■ **Objective**: Scan the listing below and copy every line holding "that".

■ **Recorded information**:
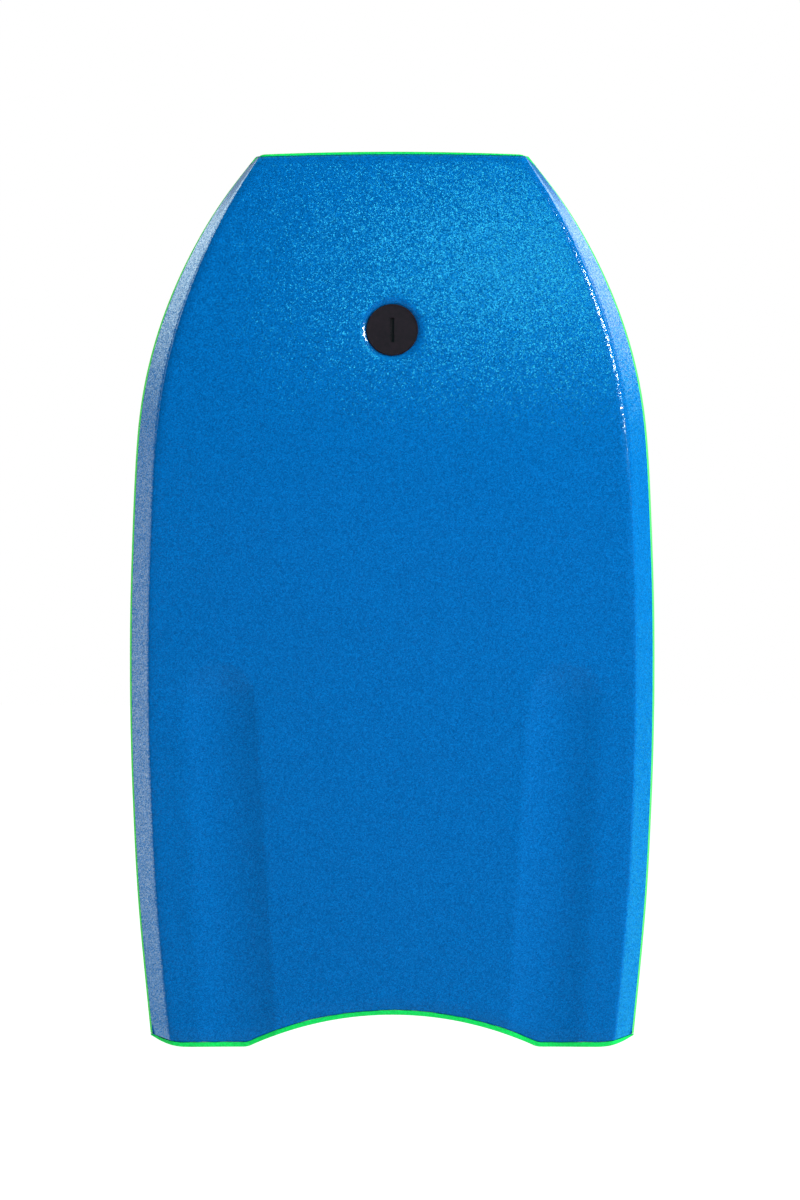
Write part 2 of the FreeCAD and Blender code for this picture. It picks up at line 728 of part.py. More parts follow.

---

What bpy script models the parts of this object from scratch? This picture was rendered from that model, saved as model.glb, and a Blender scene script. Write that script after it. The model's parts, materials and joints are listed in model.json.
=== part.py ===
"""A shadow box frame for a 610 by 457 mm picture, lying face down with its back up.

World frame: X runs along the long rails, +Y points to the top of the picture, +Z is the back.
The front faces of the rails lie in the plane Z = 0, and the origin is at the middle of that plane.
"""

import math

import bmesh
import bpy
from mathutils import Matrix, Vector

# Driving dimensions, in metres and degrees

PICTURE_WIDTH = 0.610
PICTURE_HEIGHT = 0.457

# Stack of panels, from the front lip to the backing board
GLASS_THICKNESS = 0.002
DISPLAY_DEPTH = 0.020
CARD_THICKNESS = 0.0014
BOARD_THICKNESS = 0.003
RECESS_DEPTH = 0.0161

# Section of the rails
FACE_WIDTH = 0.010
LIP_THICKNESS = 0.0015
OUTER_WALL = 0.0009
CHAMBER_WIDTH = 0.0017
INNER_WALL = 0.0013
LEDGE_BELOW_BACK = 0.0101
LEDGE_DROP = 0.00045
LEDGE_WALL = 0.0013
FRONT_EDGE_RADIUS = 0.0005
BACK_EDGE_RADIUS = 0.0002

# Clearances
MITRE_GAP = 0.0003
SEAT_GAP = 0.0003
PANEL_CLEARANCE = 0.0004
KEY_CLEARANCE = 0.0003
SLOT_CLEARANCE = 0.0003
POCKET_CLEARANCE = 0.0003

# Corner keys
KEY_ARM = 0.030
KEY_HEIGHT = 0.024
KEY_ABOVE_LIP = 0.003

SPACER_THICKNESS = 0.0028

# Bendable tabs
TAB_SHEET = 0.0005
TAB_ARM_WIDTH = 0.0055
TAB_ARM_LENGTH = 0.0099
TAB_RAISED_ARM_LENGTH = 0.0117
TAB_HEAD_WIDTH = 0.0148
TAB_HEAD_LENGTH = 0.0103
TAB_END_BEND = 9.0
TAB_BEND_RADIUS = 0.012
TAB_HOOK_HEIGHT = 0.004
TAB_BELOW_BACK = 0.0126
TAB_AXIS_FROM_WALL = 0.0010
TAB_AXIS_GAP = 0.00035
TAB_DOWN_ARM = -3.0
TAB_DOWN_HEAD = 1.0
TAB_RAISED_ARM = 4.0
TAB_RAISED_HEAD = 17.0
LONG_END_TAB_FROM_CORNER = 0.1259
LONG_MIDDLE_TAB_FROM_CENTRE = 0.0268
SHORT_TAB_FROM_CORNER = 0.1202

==

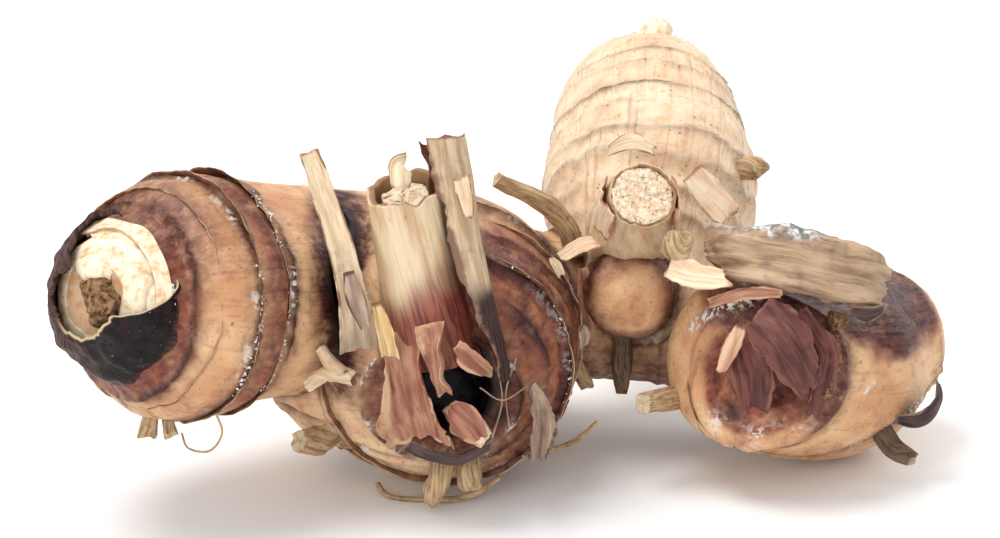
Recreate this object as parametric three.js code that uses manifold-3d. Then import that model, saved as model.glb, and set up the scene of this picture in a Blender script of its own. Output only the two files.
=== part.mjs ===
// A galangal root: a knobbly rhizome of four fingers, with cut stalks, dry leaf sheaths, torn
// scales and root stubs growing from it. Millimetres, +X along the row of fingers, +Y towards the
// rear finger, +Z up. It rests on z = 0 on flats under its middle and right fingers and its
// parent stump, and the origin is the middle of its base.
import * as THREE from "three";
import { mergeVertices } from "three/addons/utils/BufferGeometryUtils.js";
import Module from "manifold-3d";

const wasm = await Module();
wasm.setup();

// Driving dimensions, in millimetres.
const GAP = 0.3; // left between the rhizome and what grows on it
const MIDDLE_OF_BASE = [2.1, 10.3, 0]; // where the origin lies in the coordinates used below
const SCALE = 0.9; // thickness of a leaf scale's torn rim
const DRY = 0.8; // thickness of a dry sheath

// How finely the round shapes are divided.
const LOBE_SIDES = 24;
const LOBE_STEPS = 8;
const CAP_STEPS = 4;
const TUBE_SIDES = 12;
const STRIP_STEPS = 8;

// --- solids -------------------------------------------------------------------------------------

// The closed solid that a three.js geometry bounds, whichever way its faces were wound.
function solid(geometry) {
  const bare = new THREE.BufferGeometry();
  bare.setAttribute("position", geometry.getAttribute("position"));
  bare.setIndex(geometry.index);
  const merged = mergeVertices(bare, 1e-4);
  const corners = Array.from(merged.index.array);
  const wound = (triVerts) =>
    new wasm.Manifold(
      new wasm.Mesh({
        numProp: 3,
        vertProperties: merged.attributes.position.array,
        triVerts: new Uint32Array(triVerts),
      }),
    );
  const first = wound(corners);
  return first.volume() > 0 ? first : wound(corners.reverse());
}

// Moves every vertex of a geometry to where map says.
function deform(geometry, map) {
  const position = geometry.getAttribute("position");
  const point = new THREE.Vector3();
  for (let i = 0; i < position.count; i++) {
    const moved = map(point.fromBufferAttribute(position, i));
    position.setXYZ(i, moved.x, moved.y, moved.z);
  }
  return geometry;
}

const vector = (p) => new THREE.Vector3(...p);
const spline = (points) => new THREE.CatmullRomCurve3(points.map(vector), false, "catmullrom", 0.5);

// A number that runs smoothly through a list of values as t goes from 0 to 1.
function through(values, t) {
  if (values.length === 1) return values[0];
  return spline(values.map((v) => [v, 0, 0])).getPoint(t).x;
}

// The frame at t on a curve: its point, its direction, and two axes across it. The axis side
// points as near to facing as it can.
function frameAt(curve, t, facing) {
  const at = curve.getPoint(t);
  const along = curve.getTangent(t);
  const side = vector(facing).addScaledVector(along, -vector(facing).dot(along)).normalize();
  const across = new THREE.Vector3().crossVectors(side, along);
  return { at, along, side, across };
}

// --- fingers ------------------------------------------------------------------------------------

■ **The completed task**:
What bpy script models the parts of this object from scratch? This picture was rendered from that model, saved as model.glb, and a Blender scene script. Write that script after it. The model's parts, materials and joints are listed in model.json.
The front faces of the rails lie in the plane Z = 0, and the origin is at the middle of that plane.
Recreate this object as parametric three.js code that uses manifold-3d. Then import that model, saved as model.glb, and set up the scene of this picture in a Blender script of its own. Output only the two files.
// The closed solid that a three.js geometry bounds, whichever way its faces were wound.
// A number that runs smoothly through a list of values as t goes from 0 to 1.